После бутербродов и чашки кофе меня разморило, я подавил зевок и спросил:
– Могу я поговорить с вашими домочадцами?
Алексей Михайлович повернул руки ладонями кверху, словно проверяя, не идет ли дождь.
– К сожалению, дома только Нина Николаевна, жена ушла к подруге, будет поздно вечером, сын Андрей за городом, в студии, а дочь Ксения тусуется со своими друзьями. Пятница, конец недели, сами понимаете… – недоговорив, как бы оправдываясь за то, что члены семьи разбрелись из дома кто куда, промолвил хозяин квартиры.
Я покачал головой, выражая таким образом сожаление:
– Очень жаль, что не могу с ними поговорить, так сказать, не откладывая дела в долгий ящик.
Шереметьев пожевал губами и вновь пытливо посмотрел на меня, словно не решаясь мне что-то высказать, и, чуть помявшись, все же признался:
– Вы знаете, я подозреваю, что все члены моей семьи разбрелись в пику мне, поскольку я пригрозил нанять частного сыщика и вывести воришку на чистую воду. В общем, мои домочадцы, по-видимому, обиделись за то, что я собрался прибегнуть к услугам детектива, и в знак протеста бродят сейчас кто где. Так что будьте готовы к тому, что ваши расспросы они примут, скорее всего, в штыки. Кроме Нины Николаевны, разумеется, она человек подневольный, артачиться не будет и ответит на все интересующие вас вопросы.

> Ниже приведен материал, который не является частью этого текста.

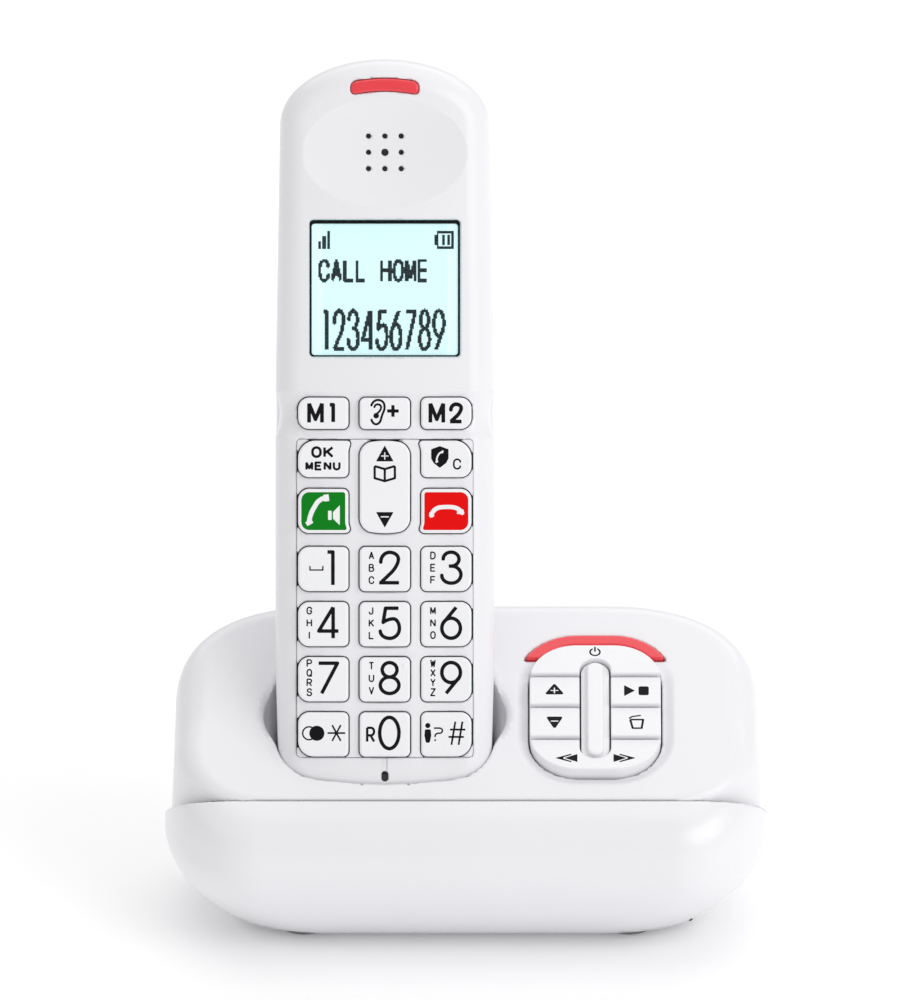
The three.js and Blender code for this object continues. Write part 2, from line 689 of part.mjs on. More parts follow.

Я был разочарован тем, что придется работать с людьми, которые заранее настроены против меня, будут оказывать противодействие, однако виду не подал, приходилось работать и в худших условиях, когда мне и морду пытались набить, деловито попросил:
– Покажите мне хоть фотографии ваших детей и супруги.
– А это пожалуйста!
Алексей Михайлович поднялся, подошел к книжным стеллажам и, отодвинув стекло, достал стоявшие на полке две фотографии в рамках. Приблизившись ко мне, протянул одну из них. Я взял и принялся разглядывать. На фотографии была изображена стоявшая во весь рост невысокая стройная женщина, около сорока лет, одетая в нарядное платье бирюзового цвета. У нее были длинные пшеничного цвета волосы, ниспадавшие на плечи. Лицо было красивым, но красота эта была какая-то хищная: заостренный подбородок, небольшой нос, чуть приоткрытые в полуулыбке алые губы, острый насмешливый взгляд голубых глаз, красиво очерченные брови. Судя по ее гордо вскинутому подбородку, насмешливому и чуточку презрительному выражению лица, женщина превосходно знала себе цену, привыкла повелевать и умела постоять за себя.